The records ::

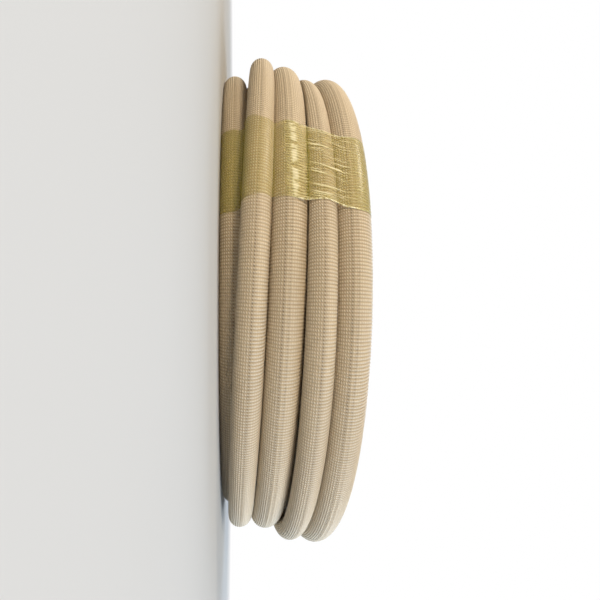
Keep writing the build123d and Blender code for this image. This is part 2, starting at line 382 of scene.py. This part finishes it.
---
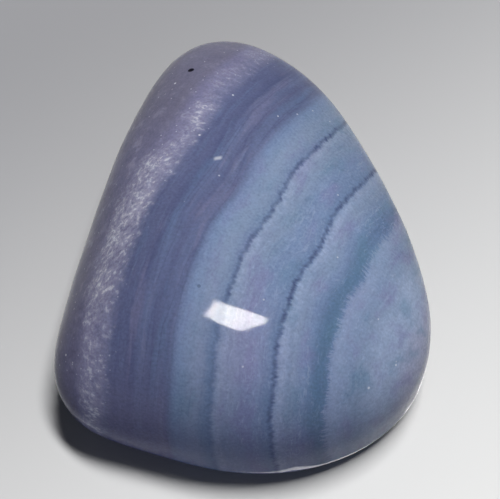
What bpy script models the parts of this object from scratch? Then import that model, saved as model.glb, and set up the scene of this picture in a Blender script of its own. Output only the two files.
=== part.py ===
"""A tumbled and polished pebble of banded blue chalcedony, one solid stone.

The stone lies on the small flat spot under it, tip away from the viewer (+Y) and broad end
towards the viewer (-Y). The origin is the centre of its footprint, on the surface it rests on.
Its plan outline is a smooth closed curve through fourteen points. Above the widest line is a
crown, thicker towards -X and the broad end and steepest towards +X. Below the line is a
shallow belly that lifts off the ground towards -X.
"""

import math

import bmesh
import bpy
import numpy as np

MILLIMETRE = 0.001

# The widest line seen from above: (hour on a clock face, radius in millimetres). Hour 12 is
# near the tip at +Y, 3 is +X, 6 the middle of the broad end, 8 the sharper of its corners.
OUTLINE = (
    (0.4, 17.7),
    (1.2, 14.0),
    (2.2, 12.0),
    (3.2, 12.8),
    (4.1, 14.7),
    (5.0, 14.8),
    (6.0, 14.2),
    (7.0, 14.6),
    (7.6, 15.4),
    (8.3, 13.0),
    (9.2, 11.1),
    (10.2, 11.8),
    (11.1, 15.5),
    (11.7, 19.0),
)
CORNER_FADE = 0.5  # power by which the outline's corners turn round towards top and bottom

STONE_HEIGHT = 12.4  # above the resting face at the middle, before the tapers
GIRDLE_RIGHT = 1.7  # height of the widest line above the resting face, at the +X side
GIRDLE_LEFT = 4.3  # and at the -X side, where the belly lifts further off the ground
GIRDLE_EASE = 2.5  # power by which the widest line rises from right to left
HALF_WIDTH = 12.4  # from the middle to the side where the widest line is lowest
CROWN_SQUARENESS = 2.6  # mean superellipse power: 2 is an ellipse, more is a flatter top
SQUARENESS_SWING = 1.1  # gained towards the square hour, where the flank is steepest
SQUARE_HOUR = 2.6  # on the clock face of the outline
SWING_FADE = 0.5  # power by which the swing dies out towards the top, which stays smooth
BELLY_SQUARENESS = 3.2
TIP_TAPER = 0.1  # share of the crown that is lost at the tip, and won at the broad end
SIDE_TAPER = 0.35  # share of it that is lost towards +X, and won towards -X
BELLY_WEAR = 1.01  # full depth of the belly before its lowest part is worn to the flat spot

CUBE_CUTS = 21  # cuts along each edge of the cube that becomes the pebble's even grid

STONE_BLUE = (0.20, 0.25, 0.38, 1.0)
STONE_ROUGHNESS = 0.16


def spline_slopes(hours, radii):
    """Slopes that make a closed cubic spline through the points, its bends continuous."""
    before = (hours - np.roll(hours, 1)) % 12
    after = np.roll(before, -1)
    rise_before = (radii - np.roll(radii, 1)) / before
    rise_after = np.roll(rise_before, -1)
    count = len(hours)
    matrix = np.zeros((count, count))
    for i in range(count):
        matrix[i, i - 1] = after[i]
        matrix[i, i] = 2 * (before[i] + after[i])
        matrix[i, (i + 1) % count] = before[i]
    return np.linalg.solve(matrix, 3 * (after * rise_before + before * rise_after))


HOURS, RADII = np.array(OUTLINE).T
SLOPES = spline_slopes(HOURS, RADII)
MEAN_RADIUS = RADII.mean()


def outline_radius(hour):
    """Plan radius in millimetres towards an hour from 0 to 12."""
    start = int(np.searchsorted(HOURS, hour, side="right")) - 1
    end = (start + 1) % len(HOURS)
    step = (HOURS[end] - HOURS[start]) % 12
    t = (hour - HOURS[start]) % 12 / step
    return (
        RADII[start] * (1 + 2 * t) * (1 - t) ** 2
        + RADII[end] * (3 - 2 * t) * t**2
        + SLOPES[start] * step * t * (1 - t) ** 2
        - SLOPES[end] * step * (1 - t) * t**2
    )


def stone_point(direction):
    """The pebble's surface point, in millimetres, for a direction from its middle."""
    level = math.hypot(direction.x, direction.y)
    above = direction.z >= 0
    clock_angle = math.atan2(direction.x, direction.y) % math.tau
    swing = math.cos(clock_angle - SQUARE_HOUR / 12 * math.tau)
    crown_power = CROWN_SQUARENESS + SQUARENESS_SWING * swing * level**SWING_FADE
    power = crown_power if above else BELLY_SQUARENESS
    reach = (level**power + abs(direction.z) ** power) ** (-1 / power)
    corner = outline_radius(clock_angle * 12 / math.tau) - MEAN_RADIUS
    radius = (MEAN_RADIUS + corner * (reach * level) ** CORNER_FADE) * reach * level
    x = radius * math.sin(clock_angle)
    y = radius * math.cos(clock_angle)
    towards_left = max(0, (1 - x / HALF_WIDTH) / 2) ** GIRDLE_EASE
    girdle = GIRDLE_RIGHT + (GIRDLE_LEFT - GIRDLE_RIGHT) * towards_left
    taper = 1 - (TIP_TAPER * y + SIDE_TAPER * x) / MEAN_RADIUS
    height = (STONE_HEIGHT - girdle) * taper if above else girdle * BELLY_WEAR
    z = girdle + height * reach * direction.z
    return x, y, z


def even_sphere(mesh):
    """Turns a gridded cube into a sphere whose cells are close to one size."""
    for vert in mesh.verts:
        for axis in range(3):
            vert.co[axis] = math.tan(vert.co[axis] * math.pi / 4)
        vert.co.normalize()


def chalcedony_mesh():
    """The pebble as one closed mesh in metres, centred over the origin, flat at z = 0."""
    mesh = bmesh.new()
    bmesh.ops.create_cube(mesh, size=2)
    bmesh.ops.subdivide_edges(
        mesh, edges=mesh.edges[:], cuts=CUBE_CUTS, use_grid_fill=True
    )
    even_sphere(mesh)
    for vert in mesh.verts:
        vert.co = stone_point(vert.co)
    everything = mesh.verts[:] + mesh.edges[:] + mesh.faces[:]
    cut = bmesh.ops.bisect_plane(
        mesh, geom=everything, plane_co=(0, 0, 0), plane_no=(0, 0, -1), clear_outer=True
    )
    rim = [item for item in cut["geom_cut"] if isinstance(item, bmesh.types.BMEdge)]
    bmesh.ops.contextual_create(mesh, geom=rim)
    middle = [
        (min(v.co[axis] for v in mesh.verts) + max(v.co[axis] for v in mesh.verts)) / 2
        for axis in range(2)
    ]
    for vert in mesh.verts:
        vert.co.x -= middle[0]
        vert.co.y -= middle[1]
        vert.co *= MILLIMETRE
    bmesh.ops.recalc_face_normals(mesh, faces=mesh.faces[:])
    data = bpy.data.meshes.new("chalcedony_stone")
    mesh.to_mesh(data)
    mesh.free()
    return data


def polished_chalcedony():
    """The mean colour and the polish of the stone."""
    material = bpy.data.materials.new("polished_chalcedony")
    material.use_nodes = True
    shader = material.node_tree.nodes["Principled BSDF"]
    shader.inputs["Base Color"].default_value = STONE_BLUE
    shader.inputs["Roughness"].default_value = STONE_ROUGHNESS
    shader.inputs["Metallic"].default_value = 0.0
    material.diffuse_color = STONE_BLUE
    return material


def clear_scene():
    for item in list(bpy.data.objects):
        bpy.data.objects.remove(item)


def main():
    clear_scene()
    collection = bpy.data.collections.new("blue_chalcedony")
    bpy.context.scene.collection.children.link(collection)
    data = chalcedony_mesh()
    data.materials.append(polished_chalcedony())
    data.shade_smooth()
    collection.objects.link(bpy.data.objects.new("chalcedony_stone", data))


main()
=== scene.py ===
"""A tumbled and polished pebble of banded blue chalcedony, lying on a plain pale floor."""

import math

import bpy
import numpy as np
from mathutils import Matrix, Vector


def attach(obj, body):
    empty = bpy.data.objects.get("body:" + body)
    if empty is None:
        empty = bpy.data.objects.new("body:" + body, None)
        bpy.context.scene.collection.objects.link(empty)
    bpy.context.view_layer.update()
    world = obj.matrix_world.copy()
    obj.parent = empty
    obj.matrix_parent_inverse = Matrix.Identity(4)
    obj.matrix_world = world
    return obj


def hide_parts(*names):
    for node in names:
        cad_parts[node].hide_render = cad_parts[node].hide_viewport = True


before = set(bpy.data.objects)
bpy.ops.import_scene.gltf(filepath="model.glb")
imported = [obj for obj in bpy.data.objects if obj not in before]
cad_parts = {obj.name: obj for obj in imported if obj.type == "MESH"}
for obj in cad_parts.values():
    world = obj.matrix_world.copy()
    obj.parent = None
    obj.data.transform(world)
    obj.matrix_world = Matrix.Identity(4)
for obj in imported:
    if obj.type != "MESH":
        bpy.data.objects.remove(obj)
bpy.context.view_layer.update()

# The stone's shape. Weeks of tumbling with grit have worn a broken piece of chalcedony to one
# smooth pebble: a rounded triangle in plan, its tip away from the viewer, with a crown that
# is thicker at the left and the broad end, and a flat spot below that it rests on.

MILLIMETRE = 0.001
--
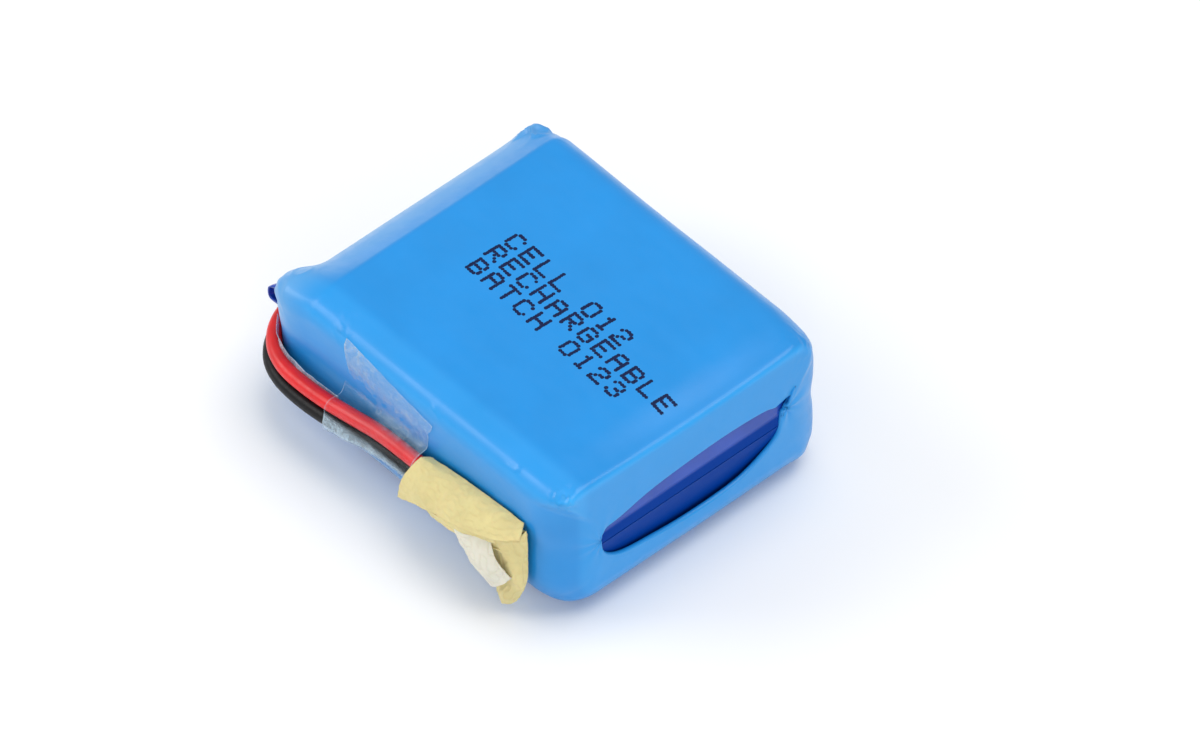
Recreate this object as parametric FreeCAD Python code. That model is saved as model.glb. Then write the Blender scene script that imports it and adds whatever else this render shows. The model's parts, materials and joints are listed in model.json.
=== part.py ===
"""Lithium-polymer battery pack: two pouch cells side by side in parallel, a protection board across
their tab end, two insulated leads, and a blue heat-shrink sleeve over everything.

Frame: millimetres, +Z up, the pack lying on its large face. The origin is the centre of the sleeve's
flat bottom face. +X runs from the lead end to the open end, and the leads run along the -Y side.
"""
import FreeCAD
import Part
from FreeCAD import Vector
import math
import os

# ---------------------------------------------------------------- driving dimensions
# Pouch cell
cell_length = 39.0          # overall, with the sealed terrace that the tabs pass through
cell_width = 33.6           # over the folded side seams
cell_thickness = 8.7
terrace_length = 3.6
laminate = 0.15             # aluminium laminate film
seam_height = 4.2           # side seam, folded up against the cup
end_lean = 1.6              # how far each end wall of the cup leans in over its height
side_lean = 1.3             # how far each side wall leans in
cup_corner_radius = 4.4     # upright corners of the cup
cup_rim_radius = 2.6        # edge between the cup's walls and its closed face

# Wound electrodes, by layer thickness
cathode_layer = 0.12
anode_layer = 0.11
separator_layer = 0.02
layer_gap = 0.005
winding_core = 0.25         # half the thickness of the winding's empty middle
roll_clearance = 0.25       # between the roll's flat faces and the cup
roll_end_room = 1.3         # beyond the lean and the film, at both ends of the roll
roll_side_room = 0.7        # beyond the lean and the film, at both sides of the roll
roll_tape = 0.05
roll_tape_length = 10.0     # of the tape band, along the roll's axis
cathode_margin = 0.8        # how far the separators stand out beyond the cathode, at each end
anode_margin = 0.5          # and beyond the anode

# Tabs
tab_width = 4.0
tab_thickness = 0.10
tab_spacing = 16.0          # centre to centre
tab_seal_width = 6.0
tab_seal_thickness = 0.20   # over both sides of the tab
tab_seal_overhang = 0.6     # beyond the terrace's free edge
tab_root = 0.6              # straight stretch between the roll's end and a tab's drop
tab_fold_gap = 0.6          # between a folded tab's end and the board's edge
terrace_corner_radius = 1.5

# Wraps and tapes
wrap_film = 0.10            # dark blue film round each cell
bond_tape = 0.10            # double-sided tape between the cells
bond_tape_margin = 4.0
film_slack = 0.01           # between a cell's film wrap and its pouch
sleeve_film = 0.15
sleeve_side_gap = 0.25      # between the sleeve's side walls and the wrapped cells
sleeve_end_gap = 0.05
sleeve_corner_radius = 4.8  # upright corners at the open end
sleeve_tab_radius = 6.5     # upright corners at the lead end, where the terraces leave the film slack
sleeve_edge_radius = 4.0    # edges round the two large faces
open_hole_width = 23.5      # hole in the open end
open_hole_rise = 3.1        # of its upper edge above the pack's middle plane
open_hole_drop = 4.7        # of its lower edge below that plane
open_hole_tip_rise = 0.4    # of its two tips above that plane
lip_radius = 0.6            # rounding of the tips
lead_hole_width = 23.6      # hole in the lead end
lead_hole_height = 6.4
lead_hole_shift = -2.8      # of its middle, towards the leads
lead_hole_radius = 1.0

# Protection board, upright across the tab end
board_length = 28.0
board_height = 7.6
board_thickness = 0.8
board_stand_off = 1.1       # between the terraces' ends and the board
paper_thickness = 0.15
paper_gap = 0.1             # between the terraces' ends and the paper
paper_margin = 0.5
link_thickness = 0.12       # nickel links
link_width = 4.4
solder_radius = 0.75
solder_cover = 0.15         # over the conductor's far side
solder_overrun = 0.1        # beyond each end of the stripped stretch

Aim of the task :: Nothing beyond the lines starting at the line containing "Recreate this object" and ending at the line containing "cup_rim_radius = 2.6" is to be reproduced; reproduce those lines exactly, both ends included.

Correct output ::
Recreate this object as parametric FreeCAD Python code. That model is saved as model.glb. Then write the Blender scene script that imports it and adds whatever else this render shows. The model's parts, materials and joints are listed in model.json.
=== part.py ===
"""Lithium-polymer battery pack: two pouch cells side by side in parallel, a protection board across
their tab end, two insulated leads, and a blue heat-shrink sleeve over everything.

Frame: millimetres, +Z up, the pack lying on its large face. The origin is the centre of the sleeve's
flat bottom face. +X runs from the lead end to the open end, and the leads run along the -Y side.
"""
import FreeCAD
import Part
from FreeCAD import Vector
import math
import os

# ---------------------------------------------------------------- driving dimensions
# Pouch cell
cell_length = 39.0          # overall, with the sealed terrace that the tabs pass through
cell_width = 33.6           # over the folded side seams
cell_thickness = 8.7
terrace_length = 3.6
laminate = 0.15             # aluminium laminate film
seam_height = 4.2           # side seam, folded up against the cup
end_lean = 1.6              # how far each end wall of the cup leans in over its height
side_lean = 1.3             # how far each side wall leans in
cup_corner_radius = 4.4     # upright corners of the cup
cup_rim_radius = 2.6        # edge between the cup's walls and its closed face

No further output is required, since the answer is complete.